Entries provided:
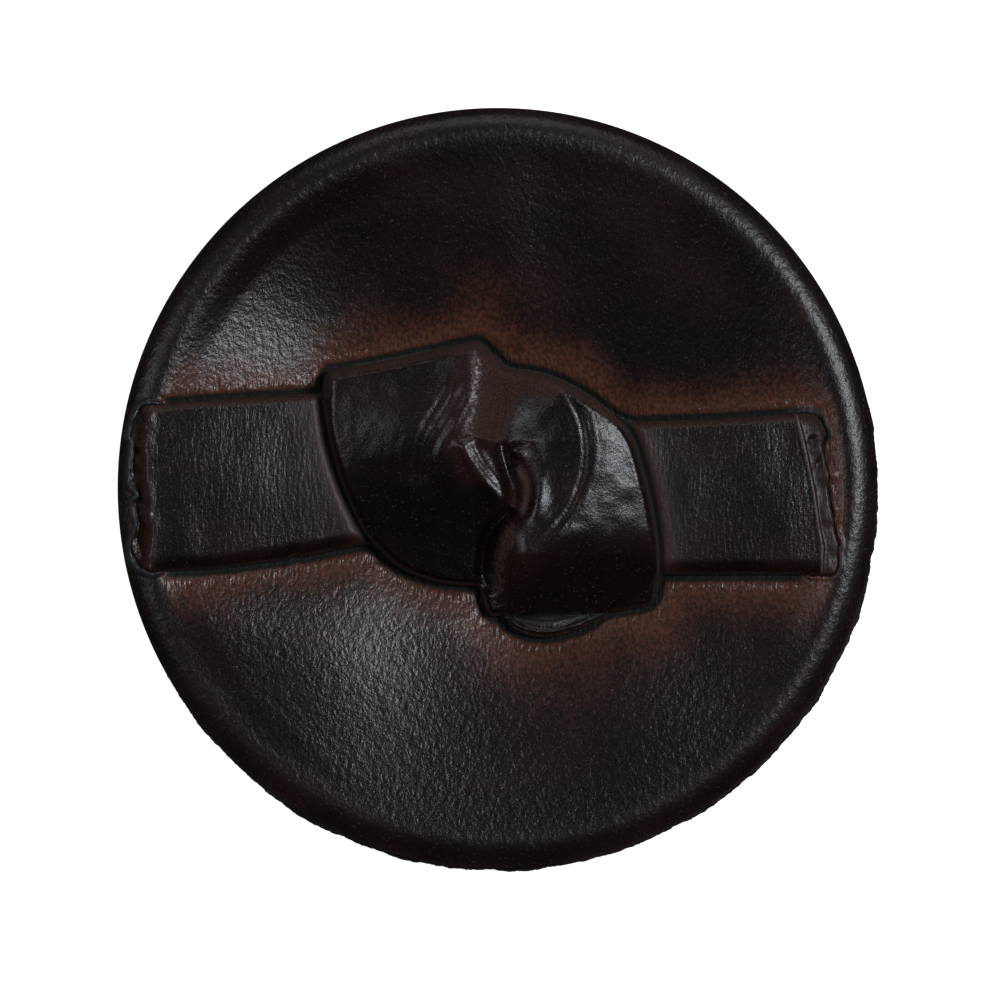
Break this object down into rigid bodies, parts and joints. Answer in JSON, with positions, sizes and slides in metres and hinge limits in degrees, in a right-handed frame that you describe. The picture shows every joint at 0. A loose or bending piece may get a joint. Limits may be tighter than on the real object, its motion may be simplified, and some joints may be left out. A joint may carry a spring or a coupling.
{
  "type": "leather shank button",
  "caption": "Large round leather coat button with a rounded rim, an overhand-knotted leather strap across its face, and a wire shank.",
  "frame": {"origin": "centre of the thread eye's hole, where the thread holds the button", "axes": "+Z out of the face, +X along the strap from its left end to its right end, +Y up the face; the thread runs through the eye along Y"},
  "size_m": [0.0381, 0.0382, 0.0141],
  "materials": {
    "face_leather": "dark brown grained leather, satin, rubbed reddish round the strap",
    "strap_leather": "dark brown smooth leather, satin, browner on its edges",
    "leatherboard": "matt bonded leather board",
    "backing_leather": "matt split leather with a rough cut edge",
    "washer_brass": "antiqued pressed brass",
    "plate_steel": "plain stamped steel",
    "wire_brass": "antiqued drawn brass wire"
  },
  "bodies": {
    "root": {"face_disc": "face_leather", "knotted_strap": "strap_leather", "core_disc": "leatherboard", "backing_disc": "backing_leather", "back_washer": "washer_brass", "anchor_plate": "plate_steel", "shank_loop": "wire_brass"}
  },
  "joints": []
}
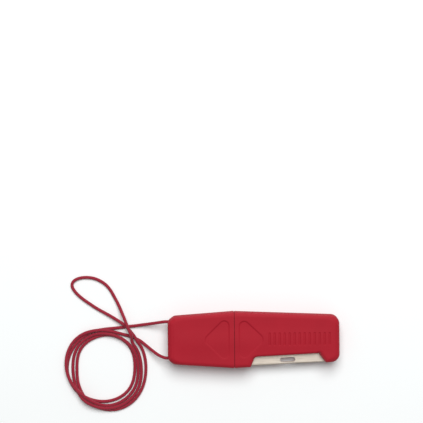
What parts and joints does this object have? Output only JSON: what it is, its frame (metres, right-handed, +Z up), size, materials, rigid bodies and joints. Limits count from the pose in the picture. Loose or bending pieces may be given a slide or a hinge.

Exercise task: The records above are to be repeated exactly, in their entirety.

Problem solution:
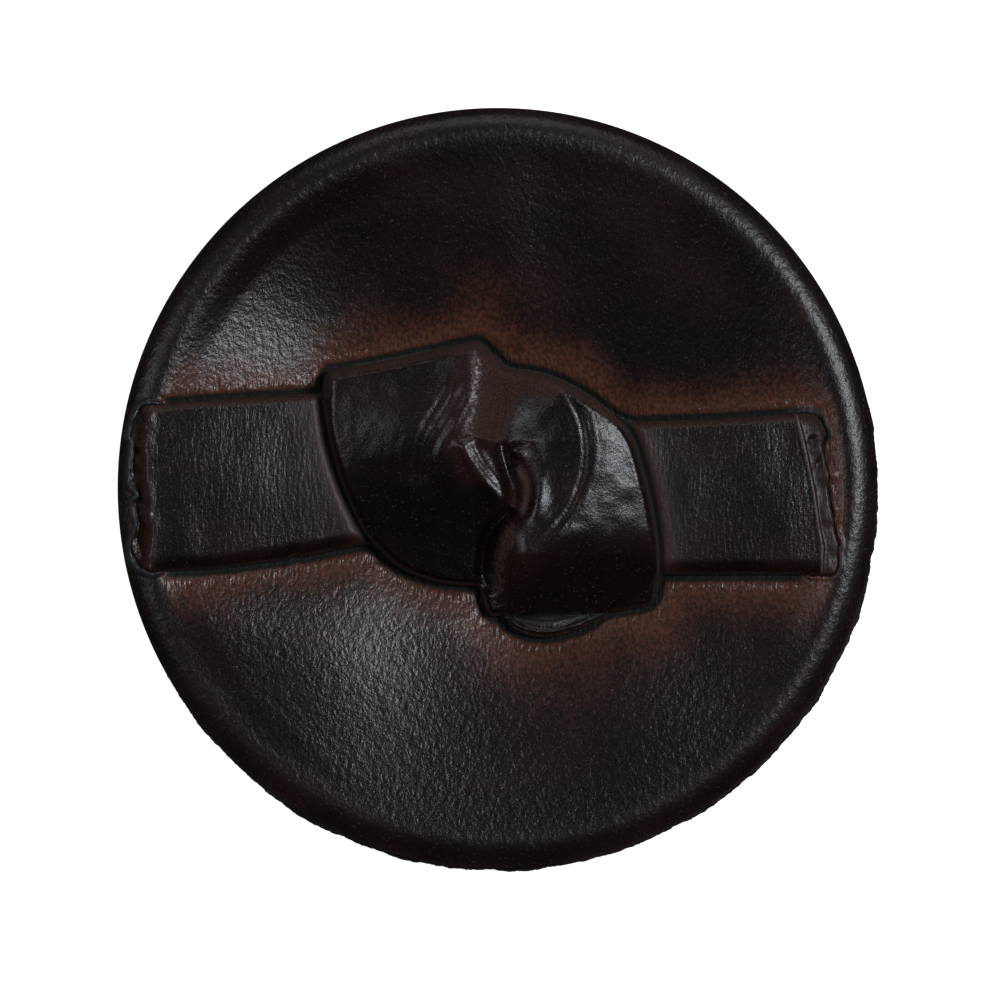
Break this object down into rigid bodies, parts and joints. Answer in JSON, with positions, sizes and slides in metres and hinge limits in degrees, in a right-handed frame that you describe. The picture shows every joint at 0. A loose or bending piece may get a joint. Limits may be tighter than on the real object, its motion may be simplified, and some joints may be left out. A joint may carry a spring or a coupling.
{
  "type": "leather shank button",
  "caption": "Large round leather coat button with a rounded rim, an overhand-knotted leather strap across its face, and a wire shank.",
  "frame": {"origin": "centre of the thread eye's hole, where the thread holds the button", "axes": "+Z out of the face, +X along the strap from its left end to its right end, +Y up the face; the thread runs through the eye along Y"},
  "size_m": [0.0381, 0.0382, 0.0141],
  "materials": {
    "face_leather": "dark brown grained leather, satin, rubbed reddish round the strap",
    "strap_leather": "dark brown smooth leather, satin, browner on its edges",
    "leatherboard": "matt bonded leather board",
    "backing_leather": "matt split leather with a rough cut edge",
    "washer_brass": "antiqued pressed brass",
    "plate_steel": "plain stamped steel",
    "wire_brass": "antiqued drawn brass wire"
  },
  "bodies": {
    "root": {"face_disc": "face_leather", "knotted_strap": "strap_leather", "core_disc": "leatherboard", "backing_disc": "backing_leather", "back_washer": "washer_brass", "anchor_plate": "plate_steel", "shank_loop": "wire_brass"}
  },
  "joints": []
}
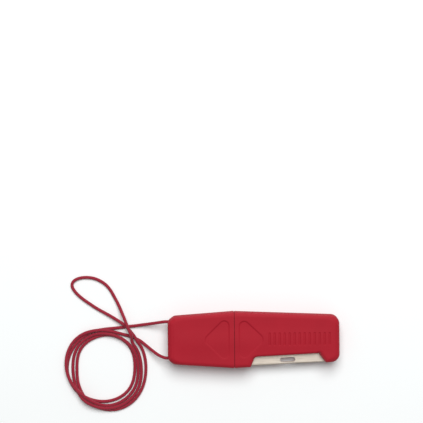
What parts and joints does this object have? Output only JSON: what it is, its frame (metres, right-handed, +Z up), size, materials, rigid bodies and joints. Limits count from the pose in the picture. Loose or bending pieces may be given a slide or a hinge.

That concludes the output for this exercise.